Annual Convention Infrastructure
MISG’s most visible current activity appears to be the IMSA-MISG Muktamar, an annual convention organized with the Indonesian Muslim Society in America. The 2025 Muktamar website describes the gathering as a multi-day program for adults, youth, young adults, students, children, and women, with sessions on Islamic identity, family life, da’wah, zakat, suicide awareness, seerah, and community impact.
The convention also provides a window into MISG’s contemporary speaker and organizational ecosystem. The 2024 IMSA-MISG Muktamar sponsorship proposal listed Anas Hlayhel as a speaker and described his former CAIR-AZ leadership role.
CAIR is one of the most controversial U.S. Muslim advocacy organizations in the broader Brotherhood-network debate. In the Holy Land Foundation case, federal prosecutors listed CAIR among individuals and entities described as members of the U.S. Muslim Brotherhood’s Palestine Committee and/or its organizations. The list was part of the government’s unindicted co-conspirator and joint venturer filing.
A speaker tie to a former CAIR-AZ chairman does not establish control by CAIR or misconduct by MISG. But it does show that the IMSA-MISG convention platform intersects with other major organizations and personalities in the U.S. Muslim advocacy ecosystem.

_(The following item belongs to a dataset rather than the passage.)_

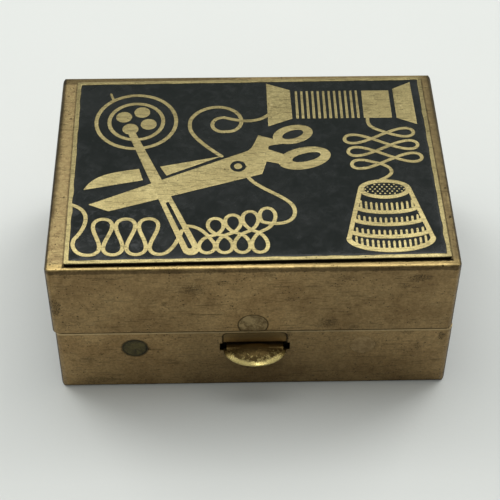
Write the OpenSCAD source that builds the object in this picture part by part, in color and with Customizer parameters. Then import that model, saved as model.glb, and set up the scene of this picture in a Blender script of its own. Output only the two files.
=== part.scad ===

A Small Group with a Larger Historical Meaning
MISG is not a household-name organization. Its current financial footprint is modest, and its public programming appears centered on Malaysian Muslim families, students, professionals, religious education, and community events.
But in the context of the 1991 Brotherhood memorandum, MISG’s importance lies in its placement inside a broader infrastructure. It was listed as number 21 among the memorandum’s “comprehensive settlement organizations.” It was born from the MSA ecosystem. It was linked in historical accounts to Anwar Ibrahim, ABIM, WAMY, ISNA, and IIIT. And today, it remains active through MISG Pro and the IMSA-MISG Muktamar convention.